Chunling WU ^1* Mengyao Song ² Lu Jin ³ Qiang Fu ¹ Longhu Zhu ¹

• ¹ China Academy of Building Research Tianjin Institute, Tianjin, China
• ² Guangzhou City Construction College, Guangzhou, China
• ³ Shanghai Municipal Engineering Design Institute (Group) Co., Ltd, Shanghai, China

A novel BHEs is proposed that can overcome the problems associated with the low heat-transfer efficiency of borehole heat-exchangers (BHEs) that are connected in series (BHEs-S) and the low heat-transfer temperature differences of BHEs that are connected in parallel (BHEs-P). The new BHE uses a combined series and parallel connection (BHEs-CSP), which can further be classified into individual in-series and in-parallel zones. A numerical model of the new BHEs-CSP is then developed to optimize the key design parameters such as borehole spacing, number of series stages, and heat-extraction methods. The results show that, with the optimal configuration, the average soil temperature with a BHEs-CSP is 6.70 °C higher than for a BHE that is connected in parallel. Furthermore, the heat-transfer efficiency can be improved by 4.1 % compared to BHEs that are connected in series.
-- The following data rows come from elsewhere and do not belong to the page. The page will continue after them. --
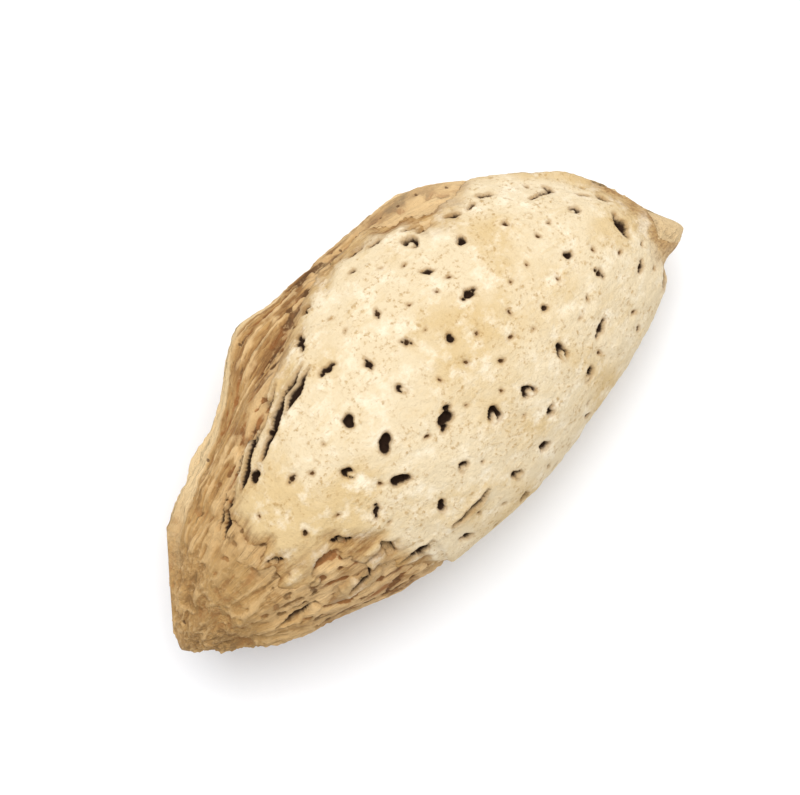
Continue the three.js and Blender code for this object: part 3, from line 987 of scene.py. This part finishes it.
# The skin's own relief, sunk where it has worn away, so that the shell shows, and then what crowds its
# rows and columns
SKIN_UNDER = 0.4
SKIN_WALL = (-0.07, 0.06)
SKIN_DOWN = 0.04
SKIN_BUMPS = [(0.08, 0.55, 0.55, 32), (0.05, 1.5, 1.5, 33), (0.035, 3.2, 3.2, 34), (0.02, 6, 6, 37)]
BY_BEAK = (13.0, 15.5)
BEAK_SHARE = 0.4
FEATHER_LENGTH = 1.7
LIFTS = [(1.6, 0.45, 0.45, 31)]
LIFTED_SHARE = 0.3
LIFTED_LIP = (0.16, 0.2, 0.25)
SLIT_LIP = (0.1, 0.12, 0.14)
FLAKE_TURN = (1, 2.75, 0.35)
FLAKE_FROM = (2.5, -1.0)
FLAKE_FACE = (0.0, 0.2)
FLAKE_STEP = (0.3, -3.3, -3.15)
FLAKE_DOWN = 0.14
PIT_WALL = (0.05, -0.13)
PITS_INSIDE = (-0.1, 0.2)
PIT_DISH = (0.05, 0, 0.25)
SKIN_SLIT_DEPTH = (0.6, 0.05, -0.1)
FEWEST_SKIN_ROWS = 0.2
SKIN_ROWS_STEM = (-12.6, -11.2)
SKIN_ROWS_BEAK = (16.2, 15.6)
FEWEST_SKIN_COLUMNS = 0.3
SKIN_COLUMNS_KEEL = (0, 0.25)
SKIN_COLUMNS_ABOVE = (0.9, 3.3, 2.9)


def skin_rows(x):
    """Rows lie far apart past the skin's two ends, where it is sunk."""
    return within((FEWEST_SKIN_ROWS, 1), ease(*SKIN_ROWS_STEM, x) * ease(*SKIN_ROWS_BEAK, x))


def skin_columns(turn):
    """Columns lie far apart on the keel, and closer on the upper face than on the lower."""
    off_keel = ease(*SKIN_COLUMNS_KEEL, np.abs(fold(turn)))
    return within((FEWEST_SKIN_COLUMNS, 1), off_keel) * (1 + ramp(turn, SKIN_COLUMNS_ABOVE))


skin_s, skin_turn = grid_of(skin_rows, skin_columns)
skin_egg = egg_point(skin_s, skin_turn)
skin_x = skin_egg[..., 0]
skin_edge = edge_field(skin_s, skin_turn)
skin_solid = solid_point(skin_s, skin_turn)
skin_slit = slit_field(skin_solid)
skin_pit, pit_depth = pit_field(skin_solid)
skin_feather = feather_field(skin_s, skin_turn)

by_beak = 1 - (1 - BEAK_SHARE) * ease(*BY_BEAK, skin_x)
feathered = 1 - skin_feather * (1 - ease(0, FEATHER_LENGTH, skin_edge))
skin_top = SKIN_THICKNESS * by_beak * feathered - SKIN_DOWN + rough(skin_egg, SKIN_BUMPS)
flake = hill(np.abs(fold(skin_turn)), FLAKE_TURN) * ease(*FLAKE_FACE, fold(skin_turn))
flake = flake * ease(*FLAKE_FROM, skin_x)
skin_top = skin_top + flake * (ramp(skin_x, FLAKE_STEP) - FLAKE_DOWN)
lifted = np.clip(rough(skin_egg, LIFTS) + LIFTED_SHARE, 0, 1) * (1 - skin_feather)
skin_top = skin_top + lifted * hill(skin_edge, LIFTED_LIP) + hill(skin_slit, SLIT_LIP)

skin_cover = (skin_top + SKIN_UNDER) * ease(*SKIN_WALL, skin_edge) - SKIN_UNDER
skin_cover = skin_cover - pit_depth * ease(*PIT_WALL, skin_pit) * ease(*PITS_INSIDE, skin_edge)
skin_cover = skin_cover - hill(np.maximum(skin_pit, 0), PIT_DISH)
skin_cover = skin_cover - ramp(skin_slit, SKIN_SLIT_DEPTH)
skin_points = nut_point(skin_s, skin_turn, skin_cover, 0, SCAR_PLACE - SKIN_UNDER)

# The skin's colours and masks, as the shell's
SKIN_CREAM = paint(226, 206, 170)
SKIN_YELLOW = paint(214, 186, 137)
SKIN_LIGHT = paint(241, 226, 198)
SKIN_SPECK = paint(176, 138, 84)
PIT_STAIN = paint(170, 130, 80)
PIT_BROWN = paint(120, 84, 46)
PIT_DARK = paint(50, 31, 16)
SKIN_DRAWN_OUT = 0.25
YELLOW_PATCHES = (0.46, 0.66)
LIGHT_PATCHES = (0.46, 0.74)
DARK_SPECKS = 0.75
YELLOW_THREADS = (0.52, 0.62, 0.35)
BROWNED_EDGE = (3.6, 1.9)
BROWNED_STREAKS = (0.36, 0.64)
EDGE_STAIN = (0.24, 0.08)
MOST_STAIN = 0.9
PIT_SURROUND = (0.2, 0.0, 0.5)
PIT_FLOOR = (0.03, -0.04)
PIT_SHADE_BY_DEPTH = (0.25, 0.45)
PIT_INSET = 0.045

skin_material, tree, shader, place = new_material("corky skin")
along_fibres = {"Place": mark(tree, "fibre place", "Vector"), "Drawn Out": SKIN_DRAWN_OUT}
streaks = group_in(tree, streaks_group, along_fibres)
grain = group_in(tree, grain_group, {"Place": place})
mottling = grain["Mottling"]
edge = mark(tree, "edge")
feather = mark(tree, "feather")

patches = noise_node(tree, place, scale=0.22, detail=3.0)
patches = plus(tree, patches, mark(tree, "yellowed"), amount=0.16)
colour = mixed(tree, between(tree, patches, *YELLOW_PATCHES), SKIN_CREAM, SKIN_YELLOW)
colour = mixed(tree, between(tree, mottling, *LIGHT_PATCHES), colour, SKIN_LIGHT)
colour = mixed(tree, sum_of(tree, "MULTIPLY", grain["Specks"], DARK_SPECKS), colour, SKIN_SPECK)
colour = mixed(tree, between(tree, streaks["Streaks"], *YELLOW_THREADS), colour, SKIN_YELLOW)
browned = plus(tree, edge, streaks["Streaks"], amount=2.6)
browned = plus(tree, browned, mottling, amount=1.2)
tan = mixed(tree, between(tree, streaks["Streaks"], *BROWNED_STREAKS), SHELL_BROWN, SHELL_STRAW)
colour = mixed(tree, between(tree, browned, *BROWNED_EDGE, feather), colour, tan)
not_feathered = sum_of(tree, "SUBTRACT", MOST_STAIN, feather)
stain = between(tree, plus(tree, edge, mottling, amount=0.25), *EDGE_STAIN, not_feathered)
colour = mixed(tree, stain, colour, PIT_STAIN)
hole = sum_of(tree, "MINIMUM", mark(tree, "pit"), mark(tree, "slit"))
hole = plus(tree, sum_of(tree, "SUBTRACT", hole, PIT_INSET), grain["Height"], amount=0.05)
colour = mixed(tree, between(tree, hole, *PIT_SURROUND), colour, PIT_STAIN)
# The pit floors: their own dark brown with painted shade over it, darker the deeper the pit; the splits
# take the darkest, as painted shade.
inside = mixed(tree, between(tree, mark(tree, "depth"), *PIT_SHADE_BY_DEPTH), PIT_BROWN, PIT_DARK)
colour = mixed(tree, between(tree, hole, *PIT_FLOOR), colour, inside)

tree.links.new(colour, shader.inputs["Base Color"])
shader.inputs["Roughness"].default_value = 0.88
shader.inputs["Specular IOR Level"].default_value = 0.25
height = plus(tree, grain["Height"], streaks["Height"], amount=0.25)
bump = add(tree, "Bump", {"Height": height, "Strength": 0.8, "Distance": 0.1 * MM}).outputs["Normal"]
tree.links.new(bump, shader.inputs["Normal"])

# What the skin's mesh tells its material
# Splits are counted as deep pits, so that they take the darkest painted shade.
SLIT_AS_DEEP = 0.5
YELLOW_STEM = (-3, -9)
YELLOW_EDGE = (1.8, 0.4)

skin_marks = {
    "fibre place": fibre_place(skin_s, skin_turn),
    "edge": np.clip(skin_edge, -EDGE_LIMIT, EDGE_LIMIT),
    "pit": skin_pit,
    "slit": skin_slit,
    "depth": np.where(skin_slit < skin_pit, SLIT_AS_DEEP, pit_depth),
    "feather": skin_feather,
    "yellowed": np.maximum(ease(*YELLOW_STEM, skin_x), ease(*YELLOW_EDGE, skin_edge)),
}
make_piece("skin", on_the_floor(skin_points), skin_marks, skin_material)


# The table: a plain white sheet under the nut, lit from all round and by one broad lamp above it, with
# the camera looking straight down. Metres.
FLOOR_SIZE = 1.2
SHEET_WHITE = (0.93, 0.93, 0.935, 1)
SKY_COLOUR = (0.95, 0.97, 1.0, 1)
SKY_STRENGTH = 0.72
CAMERA_HEIGHT = 0.23
CAMERA_LENS = 200
CAMERA_NEAR = 0.01
IMAGE_TURN = math.radians(-40)
LAMP_SIZE = 0.35
LAMP_ENERGY = 1.53
LAMP_PLACE = (0.06, 0.1, 0.42)

half = FLOOR_SIZE / 2
floor_corners = [(-half, -half, 0), (half, -half, 0), (half, half, 0), (-half, half, 0)]
floor_mesh = bpy.data.meshes.new("floor")
floor_mesh.from_pydata(floor_corners, [], [(0, 1, 2, 3)])
floor = bpy.data.objects.new("floor", floor_mesh)
bpy.context.scene.collection.objects.link(floor)
floor_material, _, shader, _ = new_material("white sheet")
shader.inputs["Base Color"].default_value = SHEET_WHITE
shader.inputs["Roughness"].default_value = 0.9
shader.inputs["Specular IOR Level"].default_value = 0.1
floor_mesh.materials.append(floor_material)

world = bpy.data.worlds.new("studio")
world.use_nodes = True
sky = world.node_tree.nodes["Background"]
sky.inputs["Color"].default_value = SKY_COLOUR
sky.inputs["Strength"].default_value = SKY_STRENGTH
bpy.context.scene.world = world

camera_data = bpy.data.cameras.new("camera")
camera_data.lens = CAMERA_LENS
camera_data.clip_start = CAMERA_NEAR
camera = bpy.data.objects.new("camera", camera_data)
bpy.context.scene.collection.objects.link(camera)
camera.location = (0, 0, CAMERA_HEIGHT)
camera.rotation_euler = (0, 0, IMAGE_TURN)
bpy.context.scene.camera = camera

lamp_data = bpy.data.lights.new("broad lamp", "AREA")
lamp_data.shape = "DISK"
lamp_data.size = LAMP_SIZE
lamp_data.energy = LAMP_ENERGY
lamp = bpy.data.objects.new("broad lamp", lamp_data)
bpy.context.scene.collection.objects.link(lamp)
lamp.location = LAMP_PLACE
lamp_x, lamp_y, lamp_z = LAMP_PLACE
lamp_lean = math.atan2(math.hypot(lamp_x, lamp_y), lamp_z)
lamp.rotation_euler = (lamp_lean, 0, math.atan2(lamp_y, lamp_x) + math.pi / 2)
bpy.context.scene.view_settings.view_transform = "Standard"
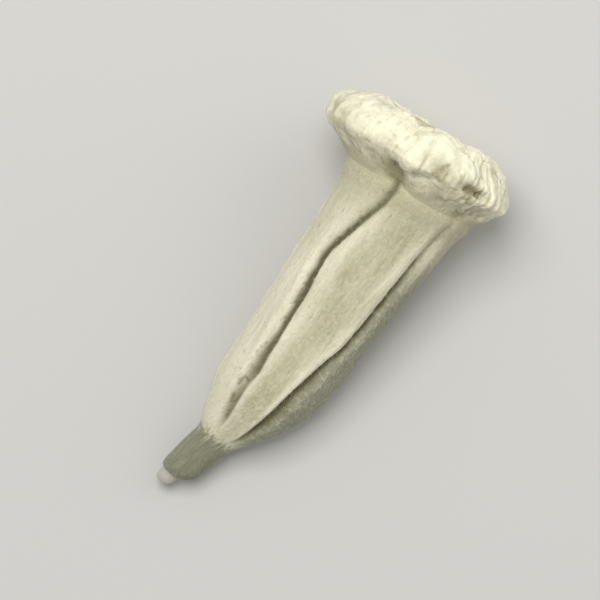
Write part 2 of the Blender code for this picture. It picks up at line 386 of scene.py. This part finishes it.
# Pod: the ribbed body with its beak and nub. Lists of five go by groove, or by the rib after it
podLook = {
    "outline": [             # distance from the tip, and radius
        (0.00, 0.00), (0.10, 0.34), (0.45, 0.54), (0.80, 0.56), (1.05, 0.84), (1.60, 1.08),
        (2.80, 1.14), (4.00, 1.20), (4.50, 1.38), (5.40, 1.84), (7.30, 2.66), (9.30, 3.08),
        (13.20, 3.32), (17.00, 3.50), (20.40, 3.72), (21.40, 3.84), (22.00, 4.02),
        (22.38, 4.10), (22.68, 4.09), (22.98, 3.80), (23.20, 3.20), (23.46, 0.00)],
    "step": 0.076,           # between the rings of points
    "roundSteps": 260,       # points in a ring
    "tipEnd": 4.3,           # the plain beak ends and the ribs begin
    "ribsFull": 8.0,
    "ribsFade": 19.5,
    "ribsEnd": 23.2,
    "creases": [             # distance, and how much of its depth each groove has there
        [(4.0, 0.0), (5.2, 0.38), (6.0, 0.64), (7.2, 0.68), (8.3, 0.52), (9.4, 0.80),
         (11.5, 0.92), (13.5, 1.0), (15.0, 1.35), (16.4, 1.35), (17.5, 1.05), (19.0, 0.95),
         (20.5, 0.74), (22.4, 0.70)],
        [(4.3, 0.0), (6.5, 1.0), (17.5, 1.0), (20.0, 0.40), (22.4, 0.22)],
        [(4.5, 0.0), (9.0, 1.0)],
        [(4.5, 0.0), (9.0, 1.0)],
        [(4.5, 0.0), (9.0, 1.0)],
    ],
    "creaseEnd": (23.1, 23.4),                     # all of them fade out here, under the cap
    "creaseSpread": [2.6, 2.1, 1.3, 1.3, 1.3],     # how much wider a groove is near the tip
    "spreadEnds": (8.0, 13.5),                     # it narrows from here to here
    "valleys": [1.0, 0.6, 0.8, 0.8, 0.15],         # how hollow the middle of each rib is
    "tintFull": 5.3,                               # the ribs have their own colours from here on
    "dullAndShadedRibs": [0.0, 0.88, 0.5, 0.2, 0.0],        # how far each rib takes the duller colour, partly painted shade on the low ribs
    "dullAndShadedFade": (17.5, 21.2),                      # it weakens from here to here
    "dullAndShadedLoss": 0.8,                               # and loses this share
    "paleRibs": [0.0, 0.0, 0.0, 0.0, 0.55],        # how far each rib takes the palest colour
    "paleFade": (15.0, 20.0),                      # it goes from here to here
    "pale": (0.79, 0.755, 0.57),         # crests of the ribs, their paleness partly painted highlight
    "khaki": (0.45, 0.43, 0.27),         # their sunken middles, partly painted shade
    "palestRib": (0.86, 0.825, 0.64),        # palest rib
    "dullAndShaded": (0.23, 0.226, 0.145),        # greyer low ribs, partly painted shade
    "crease": (0.175, 0.165, 0.078),     # painted shade at the bottoms of the grooves and in the crinkles
    "spot": (0.30, 0.265, 0.15),
    "beak": (0.20, 0.205, 0.14),
    "nub": (0.50, 0.48, 0.41),
    "neck": (0.51, 0.48, 0.31),
    "tones": {               # pattern, and the band of it over which the tone comes in
        "patches": ((0.35, 0.8, 3.0), (0.35, 0.65)),
        "bands": ((0.22, 2.4, 3.0, 0.6), (0.36, 0.64)),
        "streaks": ((0.9, 6.5, 3.0, 0.6), (0.34, 0.66)),
        "dust": ((4.0, 5.0, 4.0, 0.65), (0.46, 0.66)),
        "spots": ((2.2, 3.4, 2.0), (0.65, 0.73)),
    },
    "paleWeights": {"crest": 0.66, "patches": 0.26, "bands": 0.20, "streaks": 0.12, "base": -0.12},
    "crestBand": (-0.14, 0.10),          # height at which the crests turn pale, partly painted light
    "neckBand": (20.0, 23.2),            # distance over which the neck's colour comes in
    "dustShare": 0.30,
    "spotShare": 0.45,
    "beakBand": (4.1, 5.0),              # distance over which the beak's colour ends
    "beakRagged": 0.5,                   # how ragged its edge is
    "beakStreaks": 0.25,
    "beakShadedSide": (0.1, -0.9),          # painted shade: the beak's low side is darker
    "beakPaintedShade": 0.35,
    "nubBand": (0.75, 1.05),             # distance over which the nub's colour ends
    # band of the hollow mask over which the painted shade of the crease colour comes in
    "creaseBand": (0.10, 0.85),
    "fibres": (1.2, 8.0, 3.0, 0.6),      # patterns of the finest grain, which is not in the mesh
    "pores": (7.0, 9.0, 3.0, 0.7),
    "poreShare": 0.8,
    "grainDepth": 0.065,                 # in millimetres
    "waves": {               # patterns of the relief
        "wander": (0.5, 0.5, 3.0, 0.6),
        "swell": (0.45, 0.6, 2.0),
        "folds": (0.22, 1.1, 2.0),
        "pleats": (0.7, 3.6, 3.0, 0.6),
        "grit": (5.0, 7.0, 3.0, 0.6),
        "crinkles": (0.30, 1.7, 2.0, 0.6),
    },
    "crinkleWidth": 0.035,
    "crinkleShade": 0.25,    # how much painted shade the crinkles get, against a groove's bottom
    "relief": {
        "Lobe Drop": 0.055,      # how far a rib falls towards its grooves, of the radius
        "Crease Depth": 0.46,
        "Crease Width": 0.10,    # half width, of half a rib's width
        "Crease Wander": 0.08,
        "Lip Rise": 0.17,        # raised edge beside a groove
        "Lip Place": 0.30,
        "Lip Width": 0.15,
        "Valley Depth": 0.15,
        "Valley Width": 0.38,
        "Fold Depth": 0.10,      # long soft wrinkles along the pod
        "Pleat Depth": 0.045,    # finer wrinkles between them
        "Crinkle Depth": 0.035,  # thin sharp lines where the skin has shrunk
        "Grit Depth": 0.014,     # dusty grain of the dry skin
    },
}


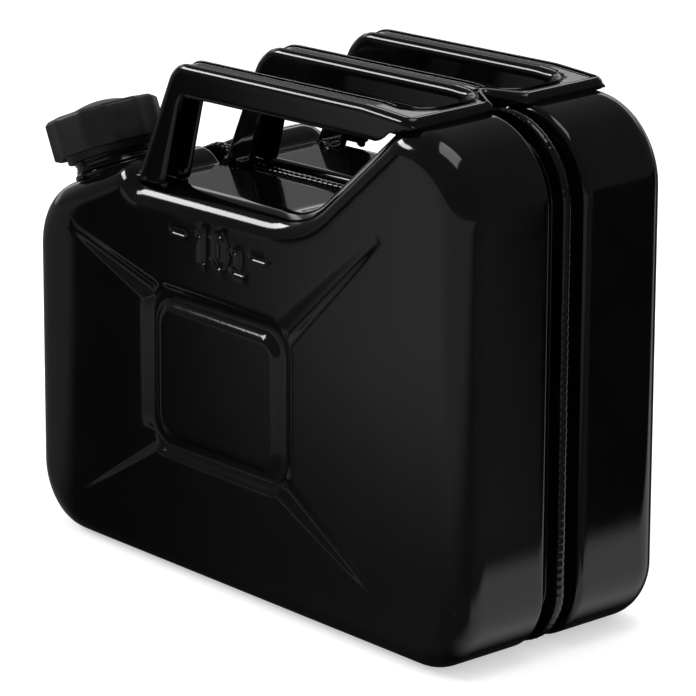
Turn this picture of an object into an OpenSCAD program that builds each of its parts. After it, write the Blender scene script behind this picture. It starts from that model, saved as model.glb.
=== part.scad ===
// Ten-litre steel fuel can, pressed in two halves and welded round the middle.
// Front to rear runs along X (the neck is at the front, -X), the two halves lie
// either side of Y = 0, and Z is up from the surface that the can stands on.

/* [Body] */
// Length of the can from front to rear
body_l = 345; // [325:1:375]
// Depth of the can over both halves
body_d = 142; // [130:1:160]
// Height of the hump that carries the rear of the handle
hump_h = 279; // [270:1:290]
// Height of the deck under the handle, at its front end
deck_h = 210.5; // [200:0.5:216]
// Rise of the deck from its front end to its rear end
deck_rise = 5; // [2:0.5:8]
// Thickness of the pressed sheet
sheet_t = 0.9; // [0.7:0.1:1.2]
// Radius between a big face and the rim
face_r = 15; // [10:0.5:16]
// Radius of the two bottom corners
bottom_r = 36; // [28:1:45]
// Radius of the rear top corner
rear_r = 44; // [34:1:48]
// Length of the hump, from the rear of the can to its front corner
hump_l = 54.5; // [52:0.5:60]
// Length of the slope from the hump down to the deck
slope_l = 72; // [66:1:80]
// Length of the shoulder that carries the neck
shoulder_l = 81.5; // [78:0.5:88]
// Height of the shoulder's top above the deck
knoll_rise = 9; // [7:0.5:11]
// Radius of the front corner under the shoulder
shoulder_r = 40; // [30:1:46]
// Slope of the shoulder, which is also the tilt of the neck
shoulder_tilt = 24.5; // [20:0.5:28]

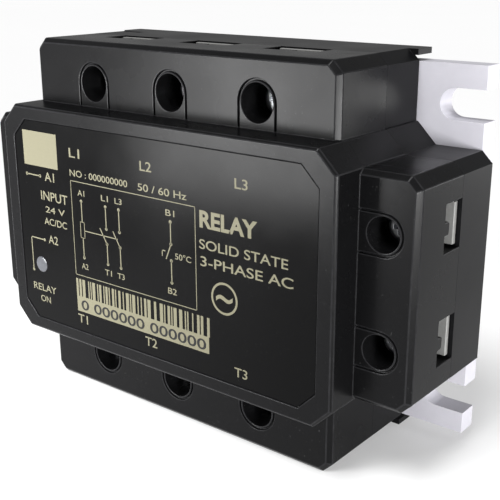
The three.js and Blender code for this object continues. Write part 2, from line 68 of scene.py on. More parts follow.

It is recommended that the distance between buried pipes in the series area and parallel area should be 5.25m, and the series number of buried pipe groups should be 4. To study the overall performance of the solar-assisted ground-source heat-pump with a BHEs-CSP (SAGSHP-CSP), a TRNSYS model is developed. The results show that the optimal area- and heat-storage-ratios (for in-series zone to in-parallel zone), using SAGSHP-CSP, are 1:4 and 3:2, respectively. Under these conditions, the system coefficient of performance (SCOP) is over 5.2 and the COP and SCOP is improved by 9.8 % and 13.0 % compared to GSHP systems with BHEs-P. Furthermore, an improvement by 18.4 % and 18.2 %, compared to the GSHP system with BHEs-S, is reported.